Porém, como é bíblico o saber de que há tempo para tudo, acredito também que para tudo há seu lugar.

Mas, voltando ao cerne deste artigo, a Balança do CAB, até onde sei, foi concebida para funcionar como auditório, um pequeno cinema e ser o museu da história do Centro. Sinceramente, não sei o porquê de não funcionar assim. Portanto, somente posso sentir pena e me lamentar.

Como se sabe, a palavra balança é associada, no senso comum, ao instrumento utilizado para pesar. Todavia possui outras acepções, tais como equilíbrio, isenção, equidade, harmonia, imparcialidade, ponderação, espírito reto e símbolo da justiça, para que o direito seja bem pesado na sua aplicação.
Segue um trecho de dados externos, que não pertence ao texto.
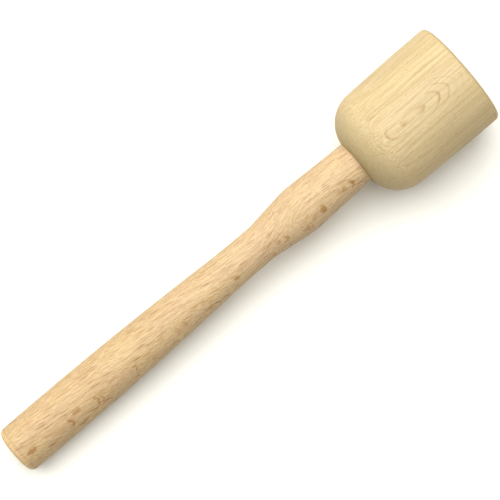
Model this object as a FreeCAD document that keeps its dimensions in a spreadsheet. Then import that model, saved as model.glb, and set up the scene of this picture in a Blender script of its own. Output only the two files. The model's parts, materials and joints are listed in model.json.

Penso que foi deveras pertinente a escolha desse monumento para marcar a entrada do Centro, onde as principais decisões políticas e administrativas do Estado devem ser tomadas, pois os dois pratos em equilíbrio exaltam a conduta que precisa pautar a labuta diária de todo homem público, que deve ser sempre independente, justa, correta, ética, íntegra e voltada para o social. Uma verdadeira postura de servidor.

Em arremate, a Balança, que por ser uma verdadeira obra de arte e por ser digna de se ver iluminada, como disse, balançou-me. Ao posicionar-se estrategicamente na entrada do Centro, assim quero crer, funciona como um farol para que os gestores públicos, no seu dia a dia de trabalho, utilizem-na como um verdadeiro norte e balizador e para que não se sintam balançados e tentados a ouvir “os cantos das sereias”. Agindo sempre ex aequo et bono (segundo a equidade e o bem), conforme a razão e a justiça.